→ **WRITTEN PROBLEM**: Tally how many lines hold the string "from". Your reply should be that number alone.

****************

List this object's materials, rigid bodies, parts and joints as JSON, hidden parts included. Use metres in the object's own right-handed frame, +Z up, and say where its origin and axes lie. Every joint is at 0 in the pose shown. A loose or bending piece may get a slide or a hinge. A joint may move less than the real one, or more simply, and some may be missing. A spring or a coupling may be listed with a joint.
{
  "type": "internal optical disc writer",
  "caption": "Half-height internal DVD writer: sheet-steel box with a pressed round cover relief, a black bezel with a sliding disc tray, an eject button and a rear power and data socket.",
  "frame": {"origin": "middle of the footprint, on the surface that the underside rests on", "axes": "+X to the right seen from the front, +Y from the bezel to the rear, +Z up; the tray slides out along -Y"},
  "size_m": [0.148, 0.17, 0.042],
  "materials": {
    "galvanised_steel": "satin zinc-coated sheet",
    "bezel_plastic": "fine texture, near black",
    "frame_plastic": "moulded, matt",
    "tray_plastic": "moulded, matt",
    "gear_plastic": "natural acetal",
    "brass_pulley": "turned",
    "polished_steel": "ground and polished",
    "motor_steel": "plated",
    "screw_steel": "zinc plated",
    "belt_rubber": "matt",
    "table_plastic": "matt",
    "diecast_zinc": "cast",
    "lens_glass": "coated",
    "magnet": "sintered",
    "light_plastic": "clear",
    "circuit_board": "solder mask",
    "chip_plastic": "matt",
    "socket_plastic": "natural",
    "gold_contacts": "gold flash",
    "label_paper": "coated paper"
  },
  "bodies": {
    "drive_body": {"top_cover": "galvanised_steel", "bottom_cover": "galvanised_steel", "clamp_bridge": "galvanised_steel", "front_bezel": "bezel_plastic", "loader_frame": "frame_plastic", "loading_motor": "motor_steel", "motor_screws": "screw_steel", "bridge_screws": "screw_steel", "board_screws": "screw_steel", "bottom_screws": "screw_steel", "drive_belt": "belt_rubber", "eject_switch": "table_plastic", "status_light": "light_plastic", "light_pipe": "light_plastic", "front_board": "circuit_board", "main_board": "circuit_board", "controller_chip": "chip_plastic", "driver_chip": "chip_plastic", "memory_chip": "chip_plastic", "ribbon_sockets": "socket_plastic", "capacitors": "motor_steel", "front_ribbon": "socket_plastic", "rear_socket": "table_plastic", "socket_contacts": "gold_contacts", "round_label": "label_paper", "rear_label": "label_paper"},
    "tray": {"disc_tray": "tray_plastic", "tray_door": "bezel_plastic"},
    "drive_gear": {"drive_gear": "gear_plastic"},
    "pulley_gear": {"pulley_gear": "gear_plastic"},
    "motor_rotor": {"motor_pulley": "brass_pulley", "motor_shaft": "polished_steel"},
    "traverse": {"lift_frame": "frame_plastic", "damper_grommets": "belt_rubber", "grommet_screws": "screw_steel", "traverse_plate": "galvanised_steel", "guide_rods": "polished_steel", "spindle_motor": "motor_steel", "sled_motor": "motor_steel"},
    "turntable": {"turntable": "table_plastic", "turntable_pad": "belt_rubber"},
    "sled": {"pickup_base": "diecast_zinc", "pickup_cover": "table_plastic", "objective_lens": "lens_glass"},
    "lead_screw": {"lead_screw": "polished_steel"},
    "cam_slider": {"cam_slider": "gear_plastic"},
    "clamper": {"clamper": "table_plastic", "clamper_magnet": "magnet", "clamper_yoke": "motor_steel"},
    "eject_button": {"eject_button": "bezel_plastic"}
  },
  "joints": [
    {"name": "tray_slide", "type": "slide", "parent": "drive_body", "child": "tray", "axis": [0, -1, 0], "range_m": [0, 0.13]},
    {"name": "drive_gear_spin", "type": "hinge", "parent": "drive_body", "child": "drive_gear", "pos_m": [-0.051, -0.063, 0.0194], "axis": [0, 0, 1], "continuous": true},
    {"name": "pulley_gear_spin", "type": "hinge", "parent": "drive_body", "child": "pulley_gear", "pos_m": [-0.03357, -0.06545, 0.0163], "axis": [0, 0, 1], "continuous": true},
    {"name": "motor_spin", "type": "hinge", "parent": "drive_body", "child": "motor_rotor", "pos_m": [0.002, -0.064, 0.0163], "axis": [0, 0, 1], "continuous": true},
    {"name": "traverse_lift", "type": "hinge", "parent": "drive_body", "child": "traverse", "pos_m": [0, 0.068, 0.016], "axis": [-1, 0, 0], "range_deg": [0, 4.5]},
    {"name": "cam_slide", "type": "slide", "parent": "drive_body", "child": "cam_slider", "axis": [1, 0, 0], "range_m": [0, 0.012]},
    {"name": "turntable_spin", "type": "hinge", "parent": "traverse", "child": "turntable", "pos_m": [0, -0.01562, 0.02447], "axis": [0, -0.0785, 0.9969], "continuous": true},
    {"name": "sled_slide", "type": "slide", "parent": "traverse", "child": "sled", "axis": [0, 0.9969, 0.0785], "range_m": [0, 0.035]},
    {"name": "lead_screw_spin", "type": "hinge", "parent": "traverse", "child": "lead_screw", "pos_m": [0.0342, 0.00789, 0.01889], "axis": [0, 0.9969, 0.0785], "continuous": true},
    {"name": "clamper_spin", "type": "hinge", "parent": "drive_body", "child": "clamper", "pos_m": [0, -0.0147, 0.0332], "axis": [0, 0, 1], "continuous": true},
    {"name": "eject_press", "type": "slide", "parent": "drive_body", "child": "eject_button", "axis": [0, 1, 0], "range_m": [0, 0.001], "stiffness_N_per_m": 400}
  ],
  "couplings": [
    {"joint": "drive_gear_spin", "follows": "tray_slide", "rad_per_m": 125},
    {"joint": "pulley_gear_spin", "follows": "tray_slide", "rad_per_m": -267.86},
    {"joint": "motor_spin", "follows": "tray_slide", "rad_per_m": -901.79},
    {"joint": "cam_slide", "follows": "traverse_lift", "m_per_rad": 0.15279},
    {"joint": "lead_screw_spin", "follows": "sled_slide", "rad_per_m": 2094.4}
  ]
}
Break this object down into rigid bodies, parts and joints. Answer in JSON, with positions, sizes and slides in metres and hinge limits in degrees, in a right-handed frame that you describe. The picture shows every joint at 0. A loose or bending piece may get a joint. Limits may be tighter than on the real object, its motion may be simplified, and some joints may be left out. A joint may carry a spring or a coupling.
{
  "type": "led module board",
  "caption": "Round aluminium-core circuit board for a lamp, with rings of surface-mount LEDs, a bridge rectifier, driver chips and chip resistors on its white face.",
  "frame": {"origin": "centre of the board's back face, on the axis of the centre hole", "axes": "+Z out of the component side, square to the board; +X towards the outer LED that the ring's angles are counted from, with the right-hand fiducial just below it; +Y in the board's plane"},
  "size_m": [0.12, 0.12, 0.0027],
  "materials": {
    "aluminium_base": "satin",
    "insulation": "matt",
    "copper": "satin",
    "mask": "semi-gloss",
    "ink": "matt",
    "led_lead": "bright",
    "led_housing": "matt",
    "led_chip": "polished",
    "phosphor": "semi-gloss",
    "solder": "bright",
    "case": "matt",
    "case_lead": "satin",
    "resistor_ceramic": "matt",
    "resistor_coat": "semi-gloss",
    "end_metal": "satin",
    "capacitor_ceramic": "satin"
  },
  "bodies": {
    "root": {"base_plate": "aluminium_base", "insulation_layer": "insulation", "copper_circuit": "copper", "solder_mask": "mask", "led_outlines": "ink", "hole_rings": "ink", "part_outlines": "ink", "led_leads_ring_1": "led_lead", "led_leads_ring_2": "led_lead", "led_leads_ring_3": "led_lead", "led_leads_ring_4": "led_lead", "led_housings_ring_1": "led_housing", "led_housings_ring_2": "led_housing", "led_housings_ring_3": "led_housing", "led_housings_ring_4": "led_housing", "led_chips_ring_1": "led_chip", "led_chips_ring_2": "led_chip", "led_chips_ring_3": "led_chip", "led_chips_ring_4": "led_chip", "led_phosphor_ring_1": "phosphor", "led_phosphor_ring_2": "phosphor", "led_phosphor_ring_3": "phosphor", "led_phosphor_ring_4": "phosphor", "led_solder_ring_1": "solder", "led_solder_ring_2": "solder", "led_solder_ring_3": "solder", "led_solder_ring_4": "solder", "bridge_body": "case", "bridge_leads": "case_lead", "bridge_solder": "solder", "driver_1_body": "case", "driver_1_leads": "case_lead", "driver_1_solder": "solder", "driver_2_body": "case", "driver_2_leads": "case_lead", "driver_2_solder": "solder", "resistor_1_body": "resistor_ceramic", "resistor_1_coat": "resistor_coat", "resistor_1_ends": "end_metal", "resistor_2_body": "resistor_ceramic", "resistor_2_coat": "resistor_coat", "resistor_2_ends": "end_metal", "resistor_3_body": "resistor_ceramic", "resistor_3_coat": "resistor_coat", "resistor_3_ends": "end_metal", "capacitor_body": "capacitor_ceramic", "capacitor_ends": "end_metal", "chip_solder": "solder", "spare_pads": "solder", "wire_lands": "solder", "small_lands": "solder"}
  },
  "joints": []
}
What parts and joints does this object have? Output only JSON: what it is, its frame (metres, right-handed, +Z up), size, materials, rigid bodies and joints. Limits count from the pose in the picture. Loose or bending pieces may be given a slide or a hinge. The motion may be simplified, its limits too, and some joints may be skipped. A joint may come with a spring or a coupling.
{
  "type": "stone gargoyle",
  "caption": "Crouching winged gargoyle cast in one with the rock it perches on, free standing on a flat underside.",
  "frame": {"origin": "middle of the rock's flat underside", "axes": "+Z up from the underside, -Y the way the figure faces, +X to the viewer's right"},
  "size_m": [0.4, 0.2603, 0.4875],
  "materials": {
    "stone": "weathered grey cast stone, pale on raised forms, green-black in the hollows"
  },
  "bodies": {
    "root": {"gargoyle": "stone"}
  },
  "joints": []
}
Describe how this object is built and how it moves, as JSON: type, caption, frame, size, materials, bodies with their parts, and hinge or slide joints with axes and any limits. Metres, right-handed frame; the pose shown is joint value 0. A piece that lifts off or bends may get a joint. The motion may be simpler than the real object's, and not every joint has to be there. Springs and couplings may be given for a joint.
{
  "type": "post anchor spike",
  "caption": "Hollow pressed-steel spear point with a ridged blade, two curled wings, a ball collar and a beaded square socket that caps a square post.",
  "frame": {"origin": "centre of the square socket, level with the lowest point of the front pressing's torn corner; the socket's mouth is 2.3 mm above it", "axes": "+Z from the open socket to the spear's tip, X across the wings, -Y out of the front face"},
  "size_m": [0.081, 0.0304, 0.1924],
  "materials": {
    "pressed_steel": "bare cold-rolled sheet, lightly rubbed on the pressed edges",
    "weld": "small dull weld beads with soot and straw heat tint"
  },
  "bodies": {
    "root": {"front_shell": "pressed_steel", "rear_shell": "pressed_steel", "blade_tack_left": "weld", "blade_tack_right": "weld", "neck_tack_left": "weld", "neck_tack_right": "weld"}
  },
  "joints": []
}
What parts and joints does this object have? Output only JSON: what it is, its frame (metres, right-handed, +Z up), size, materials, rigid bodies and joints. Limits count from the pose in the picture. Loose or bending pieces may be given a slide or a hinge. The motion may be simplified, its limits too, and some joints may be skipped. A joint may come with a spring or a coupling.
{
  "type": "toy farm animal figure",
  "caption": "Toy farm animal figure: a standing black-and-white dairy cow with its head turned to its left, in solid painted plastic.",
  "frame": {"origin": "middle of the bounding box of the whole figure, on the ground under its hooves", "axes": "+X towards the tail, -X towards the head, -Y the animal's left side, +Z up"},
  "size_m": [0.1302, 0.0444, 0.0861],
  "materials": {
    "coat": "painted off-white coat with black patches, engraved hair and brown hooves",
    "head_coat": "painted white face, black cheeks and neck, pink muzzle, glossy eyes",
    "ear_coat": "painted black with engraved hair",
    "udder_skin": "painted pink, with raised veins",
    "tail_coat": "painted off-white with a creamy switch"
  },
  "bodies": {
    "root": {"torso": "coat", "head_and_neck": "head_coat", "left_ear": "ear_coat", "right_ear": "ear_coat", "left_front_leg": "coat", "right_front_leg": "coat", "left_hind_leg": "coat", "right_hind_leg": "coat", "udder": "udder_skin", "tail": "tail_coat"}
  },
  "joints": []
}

****************

→ **RESULT OF THE EXERCISE**: 6